> _EXERCISE OBJECTIVE_
The required output consists solely of the lines from the one containing "swing.left.axis, [0, ...swing.left.pastLeg]));" down to the one containing "in imported if", both included, each quoted exactly.

> _PROVIDED MATERIAL_
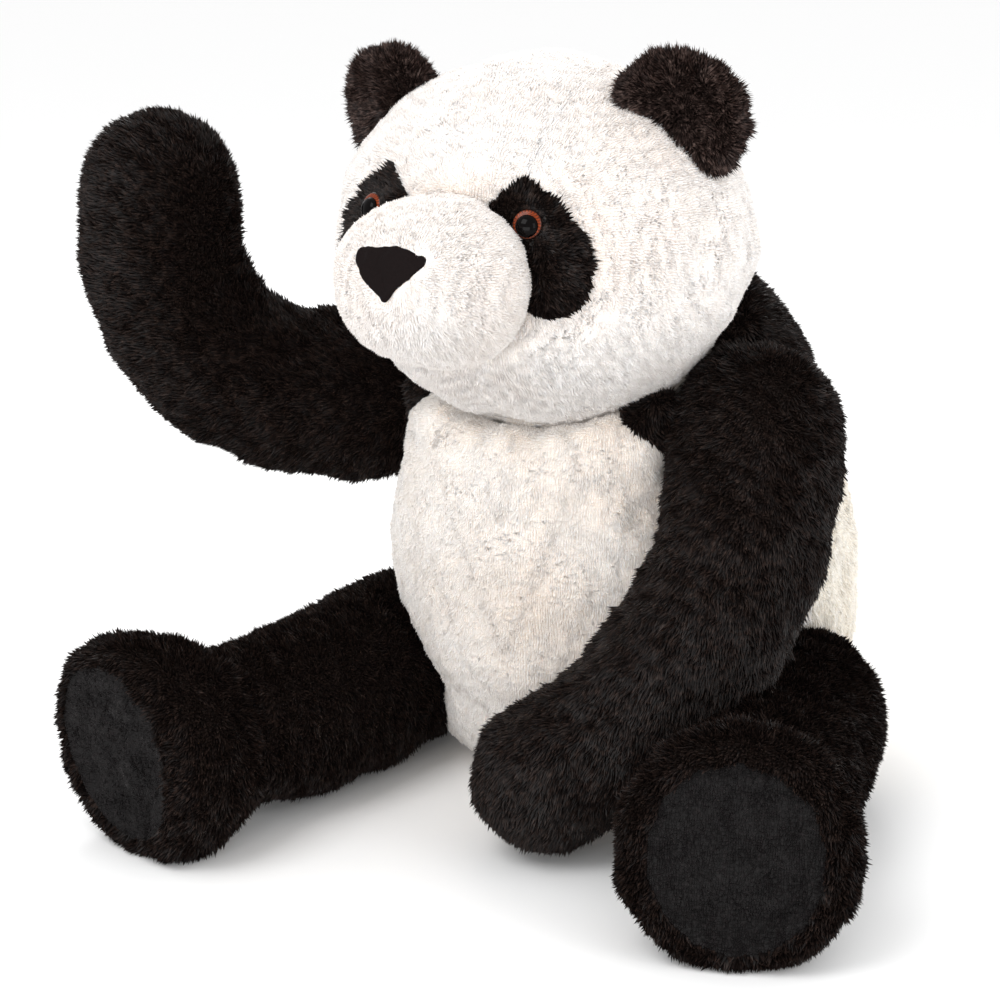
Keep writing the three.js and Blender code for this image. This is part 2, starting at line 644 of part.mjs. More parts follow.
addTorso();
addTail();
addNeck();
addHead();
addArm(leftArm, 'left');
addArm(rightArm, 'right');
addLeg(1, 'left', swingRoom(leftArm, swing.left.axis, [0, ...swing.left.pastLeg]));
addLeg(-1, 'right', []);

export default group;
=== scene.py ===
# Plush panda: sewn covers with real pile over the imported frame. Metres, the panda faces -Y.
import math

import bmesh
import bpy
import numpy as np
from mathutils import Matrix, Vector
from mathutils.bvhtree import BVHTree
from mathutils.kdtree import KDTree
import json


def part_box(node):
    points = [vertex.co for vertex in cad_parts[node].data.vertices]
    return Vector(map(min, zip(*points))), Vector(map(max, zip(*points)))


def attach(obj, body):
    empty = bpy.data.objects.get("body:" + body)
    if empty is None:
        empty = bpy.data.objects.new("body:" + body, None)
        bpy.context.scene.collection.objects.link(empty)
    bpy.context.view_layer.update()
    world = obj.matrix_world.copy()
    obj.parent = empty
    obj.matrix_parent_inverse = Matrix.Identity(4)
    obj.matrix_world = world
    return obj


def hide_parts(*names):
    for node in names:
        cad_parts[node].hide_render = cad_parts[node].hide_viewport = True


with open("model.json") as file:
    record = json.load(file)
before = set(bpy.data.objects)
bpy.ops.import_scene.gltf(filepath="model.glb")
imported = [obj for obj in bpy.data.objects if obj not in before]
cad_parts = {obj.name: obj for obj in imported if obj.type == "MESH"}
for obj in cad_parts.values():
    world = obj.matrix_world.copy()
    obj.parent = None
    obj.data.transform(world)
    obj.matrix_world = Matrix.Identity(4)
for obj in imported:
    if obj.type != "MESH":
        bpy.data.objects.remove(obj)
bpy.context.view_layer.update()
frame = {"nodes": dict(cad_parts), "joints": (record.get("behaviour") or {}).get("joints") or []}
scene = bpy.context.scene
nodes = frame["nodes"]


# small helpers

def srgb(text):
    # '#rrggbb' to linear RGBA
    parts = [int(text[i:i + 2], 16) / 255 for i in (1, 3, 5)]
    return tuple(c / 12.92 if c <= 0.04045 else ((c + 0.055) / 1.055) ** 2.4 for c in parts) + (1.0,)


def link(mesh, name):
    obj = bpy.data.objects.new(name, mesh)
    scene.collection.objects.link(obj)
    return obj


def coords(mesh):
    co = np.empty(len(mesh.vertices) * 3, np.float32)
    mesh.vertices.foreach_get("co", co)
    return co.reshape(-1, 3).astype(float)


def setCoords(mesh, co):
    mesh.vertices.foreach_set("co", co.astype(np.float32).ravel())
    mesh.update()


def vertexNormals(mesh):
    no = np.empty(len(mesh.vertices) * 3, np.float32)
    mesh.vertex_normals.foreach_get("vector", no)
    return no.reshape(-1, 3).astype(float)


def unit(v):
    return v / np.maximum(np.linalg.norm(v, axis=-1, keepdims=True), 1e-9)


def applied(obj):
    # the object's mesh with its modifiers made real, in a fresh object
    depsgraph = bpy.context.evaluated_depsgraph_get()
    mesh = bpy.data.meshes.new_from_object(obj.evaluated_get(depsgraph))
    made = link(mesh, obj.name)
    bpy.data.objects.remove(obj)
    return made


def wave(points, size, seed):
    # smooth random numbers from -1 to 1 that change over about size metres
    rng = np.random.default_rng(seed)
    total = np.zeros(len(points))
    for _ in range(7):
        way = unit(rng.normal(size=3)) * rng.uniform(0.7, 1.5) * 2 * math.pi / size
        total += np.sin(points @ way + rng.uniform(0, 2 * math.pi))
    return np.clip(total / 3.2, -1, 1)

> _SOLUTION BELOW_
addLeg(1, 'left', swingRoom(leftArm, swing.left.axis, [0, ...swing.left.pastLeg]));
addLeg(-1, 'right', []);

export default group;
=== scene.py ===
# Plush panda: sewn covers with real pile over the imported frame. Metres, the panda faces -Y.
import math

import bmesh
import bpy
import numpy as np
from mathutils import Matrix, Vector
from mathutils.bvhtree import BVHTree
from mathutils.kdtree import KDTree
import json


def part_box(node):
    points = [vertex.co for vertex in cad_parts[node].data.vertices]
    return Vector(map(min, zip(*points))), Vector(map(max, zip(*points)))


def attach(obj, body):
    empty = bpy.data.objects.get("body:" + body)
    if empty is None:
        empty = bpy.data.objects.new("body:" + body, None)
        bpy.context.scene.collection.objects.link(empty)
    bpy.context.view_layer.update()
    world = obj.matrix_world.copy()
    obj.parent = empty
    obj.matrix_parent_inverse = Matrix.Identity(4)
    obj.matrix_world = world
    return obj


def hide_parts(*names):
    for node in names:
        cad_parts[node].hide_render = cad_parts[node].hide_viewport = True


with open("model.json") as file:
    record = json.load(file)
before = set(bpy.data.objects)
bpy.ops.import_scene.gltf(filepath="model.glb")
imported = [obj for obj in bpy.data.objects if obj not in before]
cad_parts = {obj.name: obj for obj in imported if obj.type == "MESH"}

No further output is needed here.